* [Short exercise] Take the data below and write out exactly the lines from the one with "nut = along_x(NUT_R, end" through the one with "for node in"; omit every other line.
++++
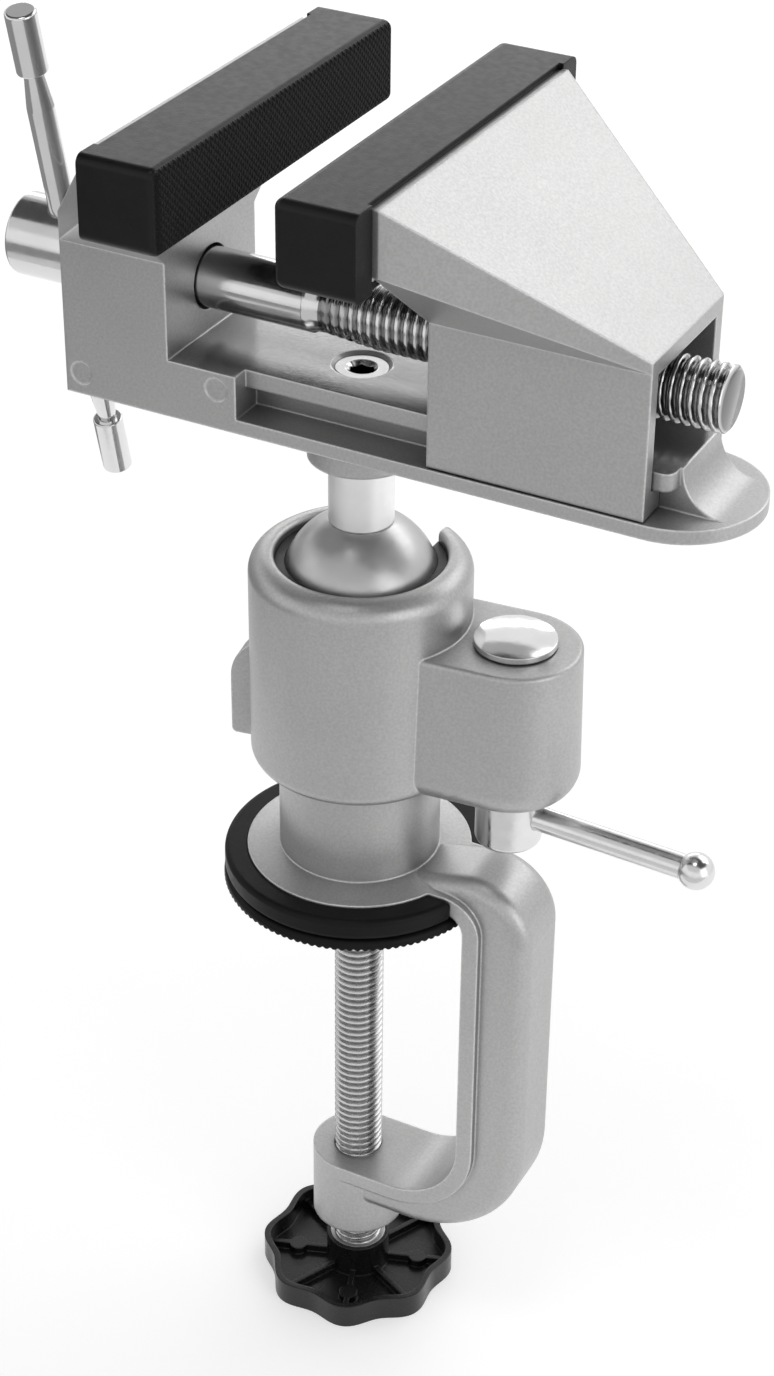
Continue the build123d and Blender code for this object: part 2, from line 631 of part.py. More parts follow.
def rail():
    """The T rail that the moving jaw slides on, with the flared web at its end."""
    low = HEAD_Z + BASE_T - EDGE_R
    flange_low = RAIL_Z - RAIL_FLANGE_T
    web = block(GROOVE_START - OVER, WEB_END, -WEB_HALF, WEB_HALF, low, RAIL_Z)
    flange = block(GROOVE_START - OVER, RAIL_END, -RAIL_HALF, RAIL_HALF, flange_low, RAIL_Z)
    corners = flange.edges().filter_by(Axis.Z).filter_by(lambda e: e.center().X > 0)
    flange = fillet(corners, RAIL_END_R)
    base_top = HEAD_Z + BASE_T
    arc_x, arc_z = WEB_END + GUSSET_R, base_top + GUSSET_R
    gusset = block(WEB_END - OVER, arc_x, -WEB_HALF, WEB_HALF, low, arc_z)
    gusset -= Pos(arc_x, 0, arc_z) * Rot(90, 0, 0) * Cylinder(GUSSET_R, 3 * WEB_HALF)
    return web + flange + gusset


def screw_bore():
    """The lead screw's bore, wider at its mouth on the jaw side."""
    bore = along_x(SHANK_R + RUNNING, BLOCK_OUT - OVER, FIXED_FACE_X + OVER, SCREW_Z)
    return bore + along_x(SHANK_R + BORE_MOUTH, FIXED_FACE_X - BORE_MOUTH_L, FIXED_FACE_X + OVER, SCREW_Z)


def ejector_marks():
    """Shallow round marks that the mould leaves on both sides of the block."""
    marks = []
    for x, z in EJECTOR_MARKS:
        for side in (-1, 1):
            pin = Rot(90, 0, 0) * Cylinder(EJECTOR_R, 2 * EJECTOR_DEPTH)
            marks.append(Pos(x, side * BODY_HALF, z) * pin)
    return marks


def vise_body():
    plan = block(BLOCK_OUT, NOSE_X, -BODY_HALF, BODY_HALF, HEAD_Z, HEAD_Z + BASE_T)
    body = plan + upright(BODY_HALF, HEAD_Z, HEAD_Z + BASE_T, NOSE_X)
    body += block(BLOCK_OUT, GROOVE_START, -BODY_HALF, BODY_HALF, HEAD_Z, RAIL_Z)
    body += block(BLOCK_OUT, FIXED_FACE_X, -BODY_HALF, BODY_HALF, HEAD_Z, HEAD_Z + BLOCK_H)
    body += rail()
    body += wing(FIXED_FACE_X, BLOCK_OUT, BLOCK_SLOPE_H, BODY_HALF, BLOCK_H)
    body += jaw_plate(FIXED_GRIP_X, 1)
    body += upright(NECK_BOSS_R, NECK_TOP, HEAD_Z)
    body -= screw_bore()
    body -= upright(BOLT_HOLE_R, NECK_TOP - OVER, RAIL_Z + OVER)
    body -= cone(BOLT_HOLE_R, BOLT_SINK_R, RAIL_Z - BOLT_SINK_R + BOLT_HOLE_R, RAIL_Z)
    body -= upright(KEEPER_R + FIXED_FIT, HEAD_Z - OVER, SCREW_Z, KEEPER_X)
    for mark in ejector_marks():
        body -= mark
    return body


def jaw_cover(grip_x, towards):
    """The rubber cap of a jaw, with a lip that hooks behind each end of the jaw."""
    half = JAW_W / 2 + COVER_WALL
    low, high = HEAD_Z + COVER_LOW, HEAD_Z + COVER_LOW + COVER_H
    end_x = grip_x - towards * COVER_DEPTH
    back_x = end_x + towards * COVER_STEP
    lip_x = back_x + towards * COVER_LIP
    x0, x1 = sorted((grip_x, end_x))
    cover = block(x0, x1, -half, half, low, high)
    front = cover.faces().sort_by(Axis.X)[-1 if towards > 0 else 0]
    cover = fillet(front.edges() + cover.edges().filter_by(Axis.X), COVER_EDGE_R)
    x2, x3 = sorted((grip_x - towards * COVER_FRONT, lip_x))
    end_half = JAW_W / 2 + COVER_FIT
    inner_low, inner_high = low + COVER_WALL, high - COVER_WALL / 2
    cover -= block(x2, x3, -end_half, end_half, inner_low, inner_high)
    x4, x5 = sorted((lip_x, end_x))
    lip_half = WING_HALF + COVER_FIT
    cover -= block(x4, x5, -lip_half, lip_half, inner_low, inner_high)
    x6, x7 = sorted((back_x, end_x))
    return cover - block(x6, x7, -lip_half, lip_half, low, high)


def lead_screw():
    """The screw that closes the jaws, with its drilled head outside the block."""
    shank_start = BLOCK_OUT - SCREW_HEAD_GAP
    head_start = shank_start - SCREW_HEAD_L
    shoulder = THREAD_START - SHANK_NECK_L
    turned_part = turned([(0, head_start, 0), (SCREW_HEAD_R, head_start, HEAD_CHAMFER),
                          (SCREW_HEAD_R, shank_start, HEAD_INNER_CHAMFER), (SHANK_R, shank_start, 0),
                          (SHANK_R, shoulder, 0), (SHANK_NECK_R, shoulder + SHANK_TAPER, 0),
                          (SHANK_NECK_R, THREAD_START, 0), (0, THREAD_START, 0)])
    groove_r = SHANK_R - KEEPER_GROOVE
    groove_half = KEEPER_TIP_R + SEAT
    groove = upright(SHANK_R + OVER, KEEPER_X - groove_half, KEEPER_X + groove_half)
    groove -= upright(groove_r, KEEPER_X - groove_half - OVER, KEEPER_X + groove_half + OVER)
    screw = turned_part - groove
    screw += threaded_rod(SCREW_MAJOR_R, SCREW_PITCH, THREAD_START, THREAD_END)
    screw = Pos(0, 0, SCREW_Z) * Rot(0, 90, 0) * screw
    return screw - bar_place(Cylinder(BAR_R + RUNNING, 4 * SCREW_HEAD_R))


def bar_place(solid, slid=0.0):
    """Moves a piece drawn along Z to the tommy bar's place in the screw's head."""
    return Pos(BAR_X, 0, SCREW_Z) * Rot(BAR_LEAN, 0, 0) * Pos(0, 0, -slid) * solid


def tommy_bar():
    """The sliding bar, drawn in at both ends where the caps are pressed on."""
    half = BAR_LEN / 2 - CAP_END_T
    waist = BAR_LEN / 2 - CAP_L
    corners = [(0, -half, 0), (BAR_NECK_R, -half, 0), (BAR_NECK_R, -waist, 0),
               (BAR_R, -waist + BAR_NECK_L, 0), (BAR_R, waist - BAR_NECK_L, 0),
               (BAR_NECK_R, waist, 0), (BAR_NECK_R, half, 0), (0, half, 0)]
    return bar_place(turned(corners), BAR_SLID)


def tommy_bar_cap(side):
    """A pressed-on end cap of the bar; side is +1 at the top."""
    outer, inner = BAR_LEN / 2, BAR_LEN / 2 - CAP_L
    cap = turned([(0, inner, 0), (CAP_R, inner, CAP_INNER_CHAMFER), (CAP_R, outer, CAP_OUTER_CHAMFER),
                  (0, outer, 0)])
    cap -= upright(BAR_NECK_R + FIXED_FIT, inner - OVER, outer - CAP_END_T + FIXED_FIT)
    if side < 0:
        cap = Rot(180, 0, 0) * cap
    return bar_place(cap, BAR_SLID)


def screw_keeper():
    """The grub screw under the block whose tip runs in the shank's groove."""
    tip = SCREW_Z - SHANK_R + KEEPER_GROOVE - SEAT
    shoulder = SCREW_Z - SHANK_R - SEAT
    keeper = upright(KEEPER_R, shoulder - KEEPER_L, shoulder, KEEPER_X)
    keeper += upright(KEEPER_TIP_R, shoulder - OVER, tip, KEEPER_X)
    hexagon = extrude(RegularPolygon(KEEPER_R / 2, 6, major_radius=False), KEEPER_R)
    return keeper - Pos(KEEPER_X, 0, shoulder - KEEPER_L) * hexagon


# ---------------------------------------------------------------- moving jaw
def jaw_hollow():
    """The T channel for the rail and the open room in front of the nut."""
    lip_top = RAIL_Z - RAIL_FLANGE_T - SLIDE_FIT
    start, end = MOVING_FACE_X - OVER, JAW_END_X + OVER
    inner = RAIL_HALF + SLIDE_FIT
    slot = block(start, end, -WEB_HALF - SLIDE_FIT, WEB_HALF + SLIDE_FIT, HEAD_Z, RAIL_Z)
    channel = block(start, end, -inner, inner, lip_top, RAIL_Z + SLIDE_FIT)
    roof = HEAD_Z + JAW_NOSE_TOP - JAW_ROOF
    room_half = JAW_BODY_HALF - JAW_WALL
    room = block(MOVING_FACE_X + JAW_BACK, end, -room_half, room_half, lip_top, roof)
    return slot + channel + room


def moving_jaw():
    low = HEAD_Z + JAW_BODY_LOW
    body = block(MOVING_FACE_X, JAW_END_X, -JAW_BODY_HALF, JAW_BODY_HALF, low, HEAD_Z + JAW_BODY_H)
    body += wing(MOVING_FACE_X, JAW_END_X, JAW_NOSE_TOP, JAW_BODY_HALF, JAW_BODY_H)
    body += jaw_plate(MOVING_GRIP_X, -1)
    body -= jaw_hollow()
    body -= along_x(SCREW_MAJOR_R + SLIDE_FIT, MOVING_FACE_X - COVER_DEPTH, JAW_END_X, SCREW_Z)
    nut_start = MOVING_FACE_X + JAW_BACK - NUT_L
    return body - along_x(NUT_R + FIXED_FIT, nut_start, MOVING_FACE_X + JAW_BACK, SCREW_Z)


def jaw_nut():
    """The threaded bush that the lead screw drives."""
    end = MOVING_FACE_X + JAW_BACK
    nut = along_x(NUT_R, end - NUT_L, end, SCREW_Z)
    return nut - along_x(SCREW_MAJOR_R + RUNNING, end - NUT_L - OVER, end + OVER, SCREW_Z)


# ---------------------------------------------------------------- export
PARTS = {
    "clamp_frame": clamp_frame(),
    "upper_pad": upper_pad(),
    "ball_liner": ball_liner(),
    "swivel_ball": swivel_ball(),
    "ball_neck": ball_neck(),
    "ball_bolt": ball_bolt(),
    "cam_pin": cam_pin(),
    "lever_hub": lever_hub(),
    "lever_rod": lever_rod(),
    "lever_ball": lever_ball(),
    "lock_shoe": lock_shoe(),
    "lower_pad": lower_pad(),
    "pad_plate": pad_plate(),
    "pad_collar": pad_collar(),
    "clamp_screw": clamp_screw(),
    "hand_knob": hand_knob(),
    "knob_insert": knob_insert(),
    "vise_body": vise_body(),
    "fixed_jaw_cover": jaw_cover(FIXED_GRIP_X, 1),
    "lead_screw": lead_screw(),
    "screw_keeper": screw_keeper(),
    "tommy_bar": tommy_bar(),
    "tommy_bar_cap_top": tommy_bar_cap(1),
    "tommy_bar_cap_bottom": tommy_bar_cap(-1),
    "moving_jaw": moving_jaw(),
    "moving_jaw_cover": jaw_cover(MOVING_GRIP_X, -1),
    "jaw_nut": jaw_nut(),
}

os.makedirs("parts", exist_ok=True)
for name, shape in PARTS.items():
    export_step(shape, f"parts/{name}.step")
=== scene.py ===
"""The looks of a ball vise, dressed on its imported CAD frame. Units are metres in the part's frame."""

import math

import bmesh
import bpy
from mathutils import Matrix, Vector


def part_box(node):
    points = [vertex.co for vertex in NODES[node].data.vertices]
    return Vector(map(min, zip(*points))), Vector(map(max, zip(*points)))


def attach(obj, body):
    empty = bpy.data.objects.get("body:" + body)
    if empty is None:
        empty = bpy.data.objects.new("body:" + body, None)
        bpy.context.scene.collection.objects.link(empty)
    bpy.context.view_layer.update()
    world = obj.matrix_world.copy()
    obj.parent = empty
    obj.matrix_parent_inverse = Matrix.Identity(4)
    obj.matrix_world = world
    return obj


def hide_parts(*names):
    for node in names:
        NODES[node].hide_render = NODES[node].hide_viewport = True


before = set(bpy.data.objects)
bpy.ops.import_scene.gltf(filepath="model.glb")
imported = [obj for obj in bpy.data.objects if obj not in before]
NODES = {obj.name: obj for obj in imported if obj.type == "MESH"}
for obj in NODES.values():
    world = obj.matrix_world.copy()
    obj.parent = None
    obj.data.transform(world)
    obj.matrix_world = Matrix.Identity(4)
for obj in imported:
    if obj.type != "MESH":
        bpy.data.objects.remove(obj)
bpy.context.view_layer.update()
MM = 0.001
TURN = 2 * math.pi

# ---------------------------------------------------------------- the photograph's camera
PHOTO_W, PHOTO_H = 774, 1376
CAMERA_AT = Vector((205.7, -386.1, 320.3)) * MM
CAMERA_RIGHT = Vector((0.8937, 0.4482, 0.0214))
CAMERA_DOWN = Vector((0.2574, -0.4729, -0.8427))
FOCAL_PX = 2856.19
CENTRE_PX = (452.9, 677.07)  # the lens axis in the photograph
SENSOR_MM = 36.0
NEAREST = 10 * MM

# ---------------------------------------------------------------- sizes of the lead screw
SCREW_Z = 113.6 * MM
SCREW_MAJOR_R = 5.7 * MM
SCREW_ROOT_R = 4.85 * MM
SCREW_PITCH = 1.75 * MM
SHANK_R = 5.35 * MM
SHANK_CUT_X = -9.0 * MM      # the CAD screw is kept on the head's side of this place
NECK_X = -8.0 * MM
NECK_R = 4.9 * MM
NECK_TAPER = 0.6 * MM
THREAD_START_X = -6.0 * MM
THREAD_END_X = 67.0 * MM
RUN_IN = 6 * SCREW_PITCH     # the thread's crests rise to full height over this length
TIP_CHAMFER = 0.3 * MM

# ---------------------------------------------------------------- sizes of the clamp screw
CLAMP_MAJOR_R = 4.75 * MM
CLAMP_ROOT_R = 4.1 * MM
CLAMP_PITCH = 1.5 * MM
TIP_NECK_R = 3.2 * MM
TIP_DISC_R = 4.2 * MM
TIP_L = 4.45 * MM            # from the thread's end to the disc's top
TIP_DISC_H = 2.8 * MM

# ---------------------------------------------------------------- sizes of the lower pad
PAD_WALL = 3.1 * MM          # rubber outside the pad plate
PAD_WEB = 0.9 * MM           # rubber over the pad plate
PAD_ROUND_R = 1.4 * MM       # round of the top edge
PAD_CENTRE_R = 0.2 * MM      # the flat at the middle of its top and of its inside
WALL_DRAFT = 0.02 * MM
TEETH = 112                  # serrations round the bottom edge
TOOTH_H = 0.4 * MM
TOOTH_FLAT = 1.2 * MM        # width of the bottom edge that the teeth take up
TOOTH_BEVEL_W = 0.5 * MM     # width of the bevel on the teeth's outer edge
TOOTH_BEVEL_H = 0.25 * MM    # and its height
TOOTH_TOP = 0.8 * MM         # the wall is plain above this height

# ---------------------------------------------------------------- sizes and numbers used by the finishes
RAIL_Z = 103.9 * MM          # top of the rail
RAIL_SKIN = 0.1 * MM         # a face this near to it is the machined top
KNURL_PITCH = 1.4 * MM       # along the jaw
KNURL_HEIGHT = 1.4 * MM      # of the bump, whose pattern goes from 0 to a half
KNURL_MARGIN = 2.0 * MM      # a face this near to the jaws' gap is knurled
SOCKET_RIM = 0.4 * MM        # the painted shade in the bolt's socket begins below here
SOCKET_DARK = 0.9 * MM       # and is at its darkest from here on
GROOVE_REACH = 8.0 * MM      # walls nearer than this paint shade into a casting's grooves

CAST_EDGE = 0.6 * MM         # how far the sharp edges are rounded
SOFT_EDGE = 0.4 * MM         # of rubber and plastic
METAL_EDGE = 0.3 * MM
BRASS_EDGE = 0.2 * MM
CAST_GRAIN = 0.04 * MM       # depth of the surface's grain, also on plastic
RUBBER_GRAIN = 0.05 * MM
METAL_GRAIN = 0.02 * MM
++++
* [Response to the task]
    nut = along_x(NUT_R, end - NUT_L, end, SCREW_Z)
    return nut - along_x(SCREW_MAJOR_R + RUNNING, end - NUT_L - OVER, end + OVER, SCREW_Z)


# ---------------------------------------------------------------- export
PARTS = {
    "clamp_frame": clamp_frame(),
    "upper_pad": upper_pad(),
    "ball_liner": ball_liner(),
    "swivel_ball": swivel_ball(),
    "ball_neck": ball_neck(),
    "ball_bolt": ball_bolt(),
    "cam_pin": cam_pin(),
    "lever_hub": lever_hub(),
    "lever_rod": lever_rod(),
    "lever_ball": lever_ball(),
    "lock_shoe": lock_shoe(),
    "lower_pad": lower_pad(),
    "pad_plate": pad_plate(),
    "pad_collar": pad_collar(),
    "clamp_screw": clamp_screw(),
    "hand_knob": hand_knob(),
    "knob_insert": knob_insert(),
    "vise_body": vise_body(),
    "fixed_jaw_cover": jaw_cover(FIXED_GRIP_X, 1),
    "lead_screw": lead_screw(),
    "screw_keeper": screw_keeper(),
    "tommy_bar": tommy_bar(),
    "tommy_bar_cap_top": tommy_bar_cap(1),
    "tommy_bar_cap_bottom": tommy_bar_cap(-1),
    "moving_jaw": moving_jaw(),
    "moving_jaw_cover": jaw_cover(MOVING_GRIP_X, -1),
    "jaw_nut": jaw_nut(),
}

os.makedirs("parts", exist_ok=True)
for name, shape in PARTS.items():
    export_step(shape, f"parts/{name}.step")
=== scene.py ===
"""The looks of a ball vise, dressed on its imported CAD frame. Units are metres in the part's frame."""

import math

import bmesh
import bpy
from mathutils import Matrix, Vector


def part_box(node):
    points = [vertex.co for vertex in NODES[node].data.vertices]
    return Vector(map(min, zip(*points))), Vector(map(max, zip(*points)))


def attach(obj, body):
    empty = bpy.data.objects.get("body:" + body)
    if empty is None:
        empty = bpy.data.objects.new("body:" + body, None)
        bpy.context.scene.collection.objects.link(empty)
    bpy.context.view_layer.update()
    world = obj.matrix_world.copy()
    obj.parent = empty
    obj.matrix_parent_inverse = Matrix.Identity(4)
    obj.matrix_world = world
    return obj


def hide_parts(*names):
    for node in names:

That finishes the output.